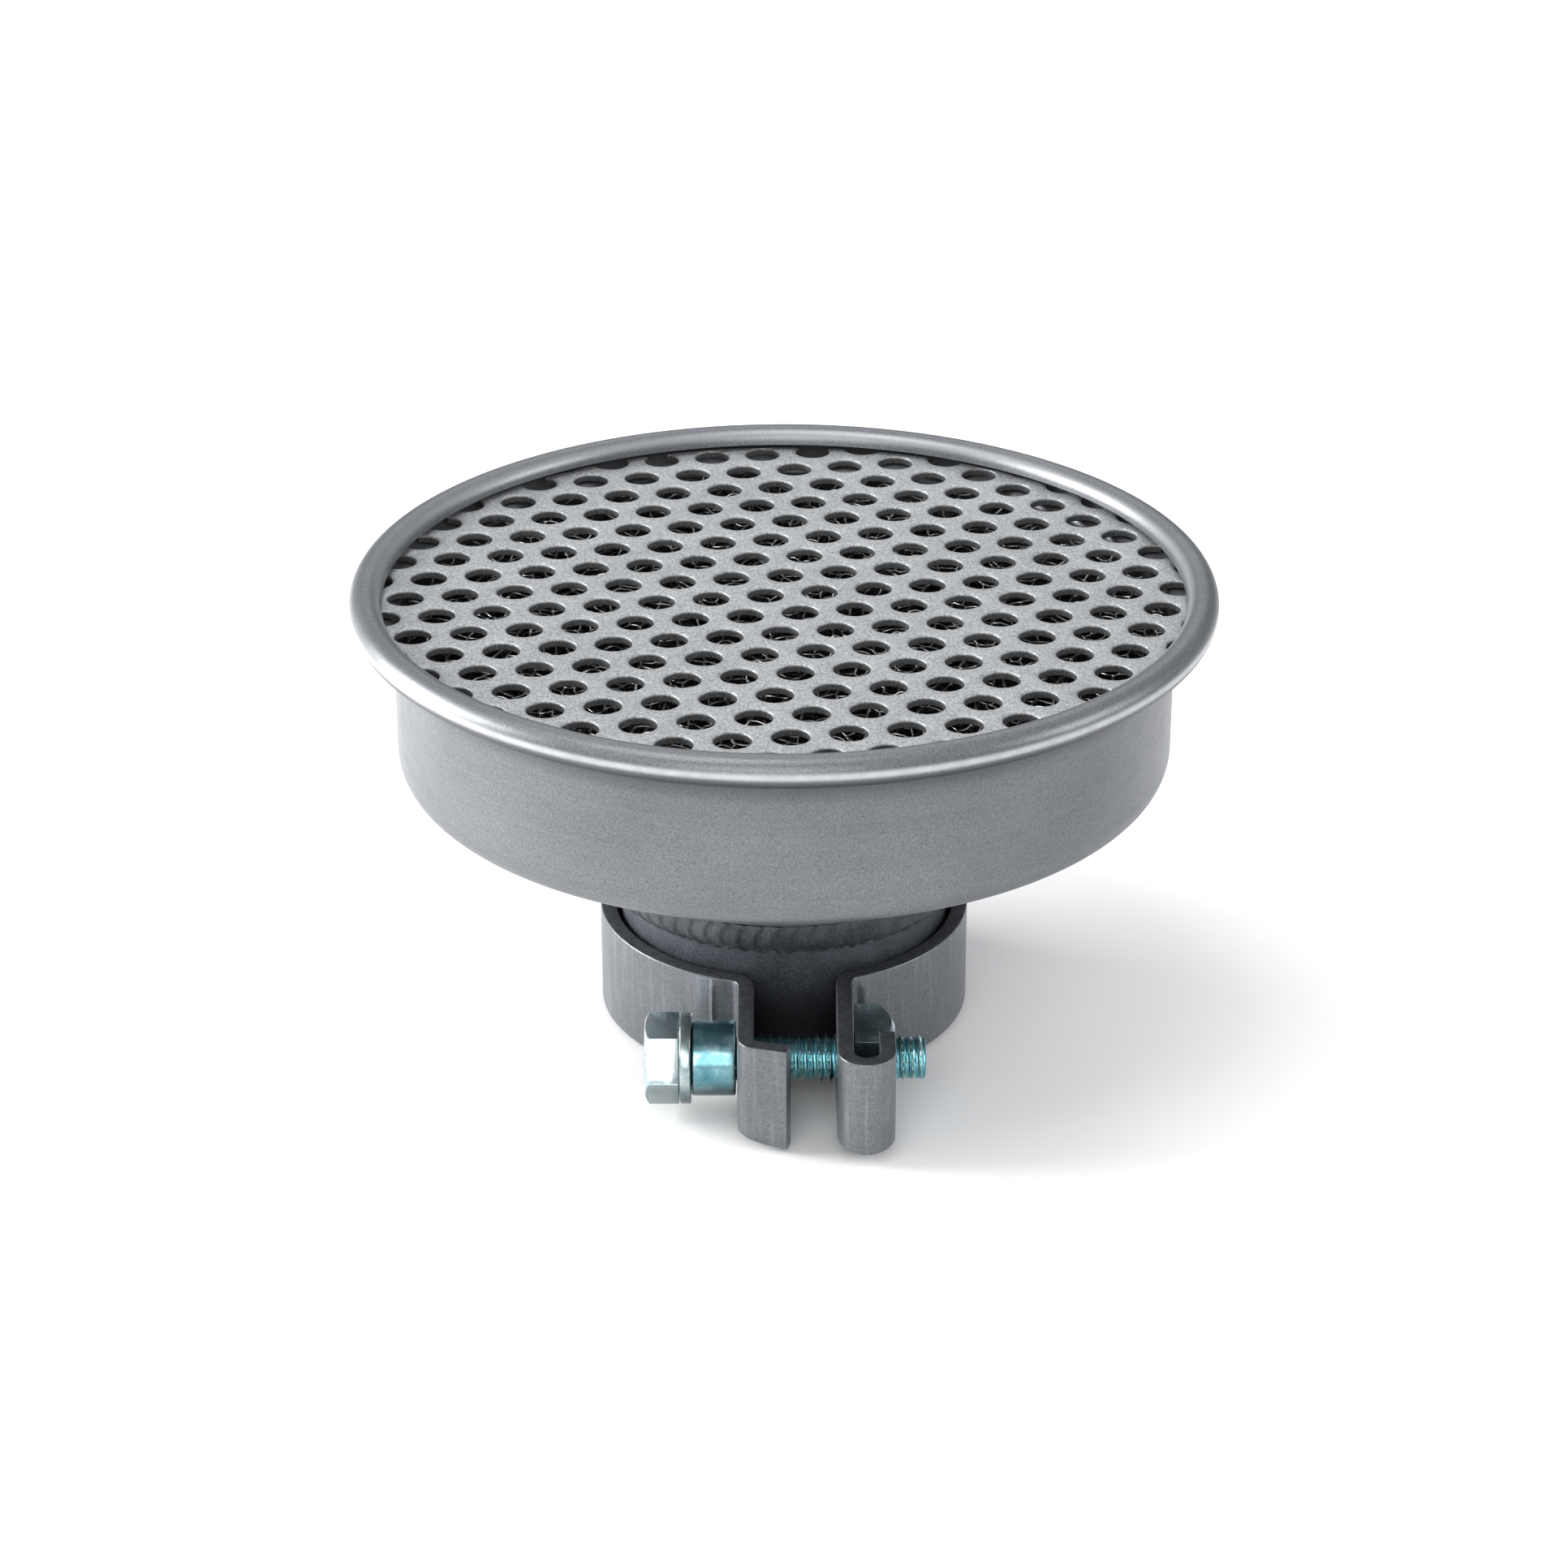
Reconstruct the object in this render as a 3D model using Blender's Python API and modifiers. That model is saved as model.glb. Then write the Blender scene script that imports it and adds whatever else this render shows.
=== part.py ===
"""Breather filter head: a sheet-metal pan packed with knitted wire mesh under a perforated cover,
on a short pipe neck that a bolted clamp band grips.

Metres, +Z up. The origin is on the neck's axis, at the neck's open lower end. The clamp's ears and
its bolt are on the -Y side, and the bolt lies along X.
"""
import math

import bmesh
import bpy
from mathutils import Matrix, Vector

MM = 0.001
GAP = 0.3 * MM                       # clearance between neighbouring solids
MERGE = 0.00001
ROUND_STEPS = 48                     # facets round the large turned shapes
SMALL_STEPS = 24                     # and round the fasteners

# Neck
NECK_R = 27.5 * MM
NECK_WALL = 2.0 * MM
NECK_TOP = 28.7 * MM
SLOT_WIDTH = 2.5 * MM
SLOT_DEPTH = 17.5 * MM
SLOT_ANGLES = (45, 135, 225, 315)

# Housing pan
SHEET = 0.8 * MM
PAN_R = 64.0 * MM                    # outside of the wall
CORNER_R = 4.5 * MM                  # outside radius between wall and floor
CORNER_Z = 49.6 * MM                 # height of that radius's centre
CONE_ANGLE = math.radians(28.5)
CONE_MOUTH_R = NECK_R + GAP          # the cone's lower edge
FLARE_BEND_R = 1.6 * MM
FLARE_Z = 71.2 * MM                  # underside of the ledge that the cover rests on
CURL_R = 2.6 * MM                    # outside radius of the rolled rim
CURL_CENTRE_R = 68.4 * MM
CURL_CENTRE_Z = 74.9 * MM
CURL_START = math.radians(-62)       # the curl leaves the sloping ledge here
CURL_END = math.radians(172)         # and ends over the cover's edge
LIP_LENGTH = 0.5 * MM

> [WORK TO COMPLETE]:
Extract all of the data exactly as written.

> [COMPLETED TASK]:
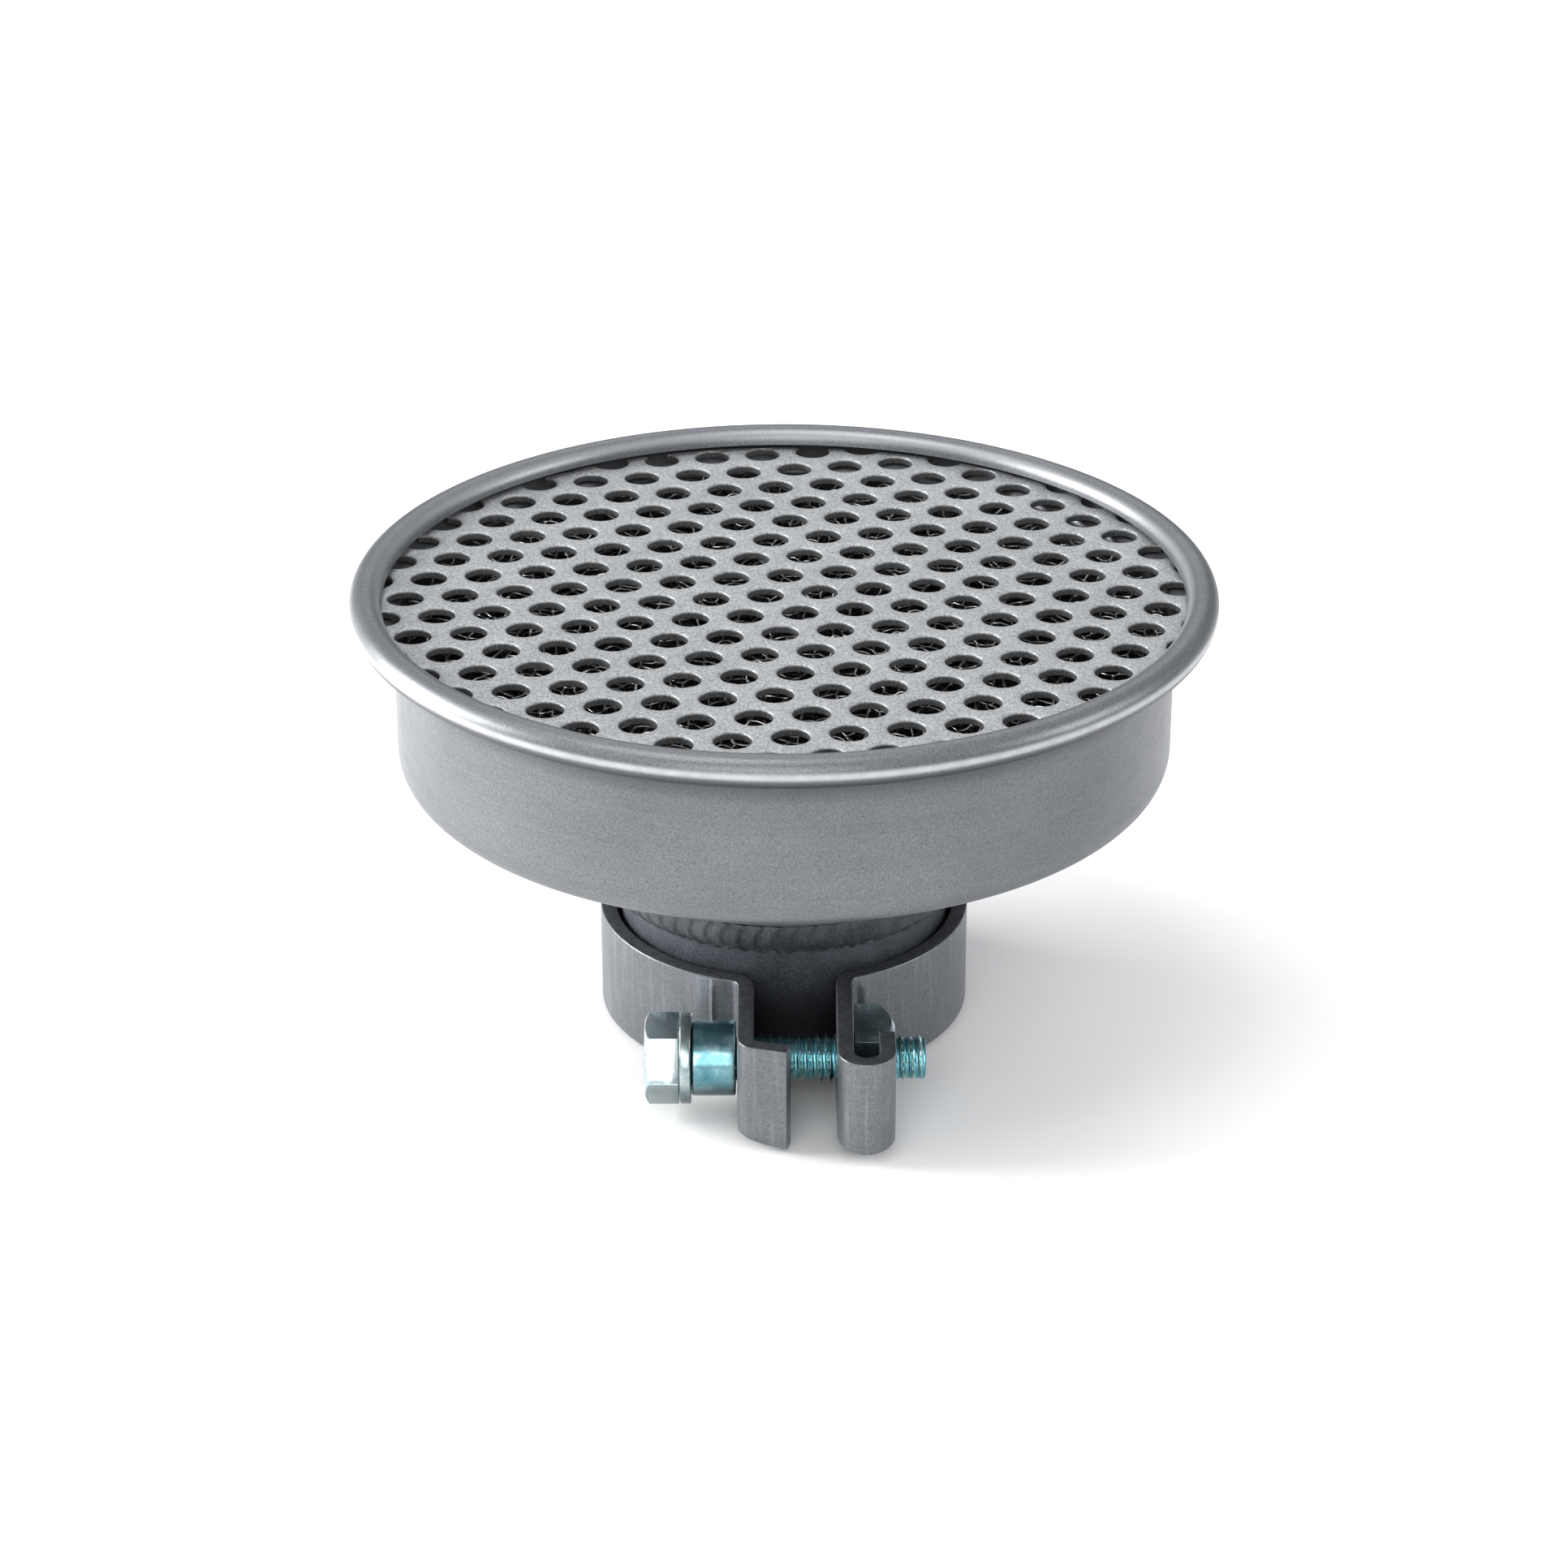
Reconstruct the object in this render as a 3D model using Blender's Python API and modifiers. That model is saved as model.glb. Then write the Blender scene script that imports it and adds whatever else this render shows.
=== part.py ===
"""Breather filter head: a sheet-metal pan packed with knitted wire mesh under a perforated cover,
on a short pipe neck that a bolted clamp band grips.

Metres, +Z up. The origin is on the neck's axis, at the neck's open lower end. The clamp's ears and
its bolt are on the -Y side, and the bolt lies along X.
"""
import math

import bmesh
import bpy
from mathutils import Matrix, Vector

MM = 0.001
GAP = 0.3 * MM                       # clearance between neighbouring solids
MERGE = 0.00001
ROUND_STEPS = 48                     # facets round the large turned shapes
SMALL_STEPS = 24                     # and round the fasteners

# Neck
NECK_R = 27.5 * MM
NECK_WALL = 2.0 * MM
NECK_TOP = 28.7 * MM
SLOT_WIDTH = 2.5 * MM
SLOT_DEPTH = 17.5 * MM
SLOT_ANGLES = (45, 135, 225, 315)

# Housing pan
SHEET = 0.8 * MM
PAN_R = 64.0 * MM                    # outside of the wall
CORNER_R = 4.5 * MM                  # outside radius between wall and floor
CORNER_Z = 49.6 * MM                 # height of that radius's centre
CONE_ANGLE = math.radians(28.5)
CONE_MOUTH_R = NECK_R + GAP          # the cone's lower edge
FLARE_BEND_R = 1.6 * MM
FLARE_Z = 71.2 * MM                  # underside of the ledge that the cover rests on
CURL_R = 2.6 * MM                    # outside radius of the rolled rim
CURL_CENTRE_R = 68.4 * MM
CURL_CENTRE_Z = 74.9 * MM
CURL_START = math.radians(-62)       # the curl leaves the sloping ledge here
CURL_END = math.radians(172)         # and ends over the cover's edge
LIP_LENGTH = 0.5 * MM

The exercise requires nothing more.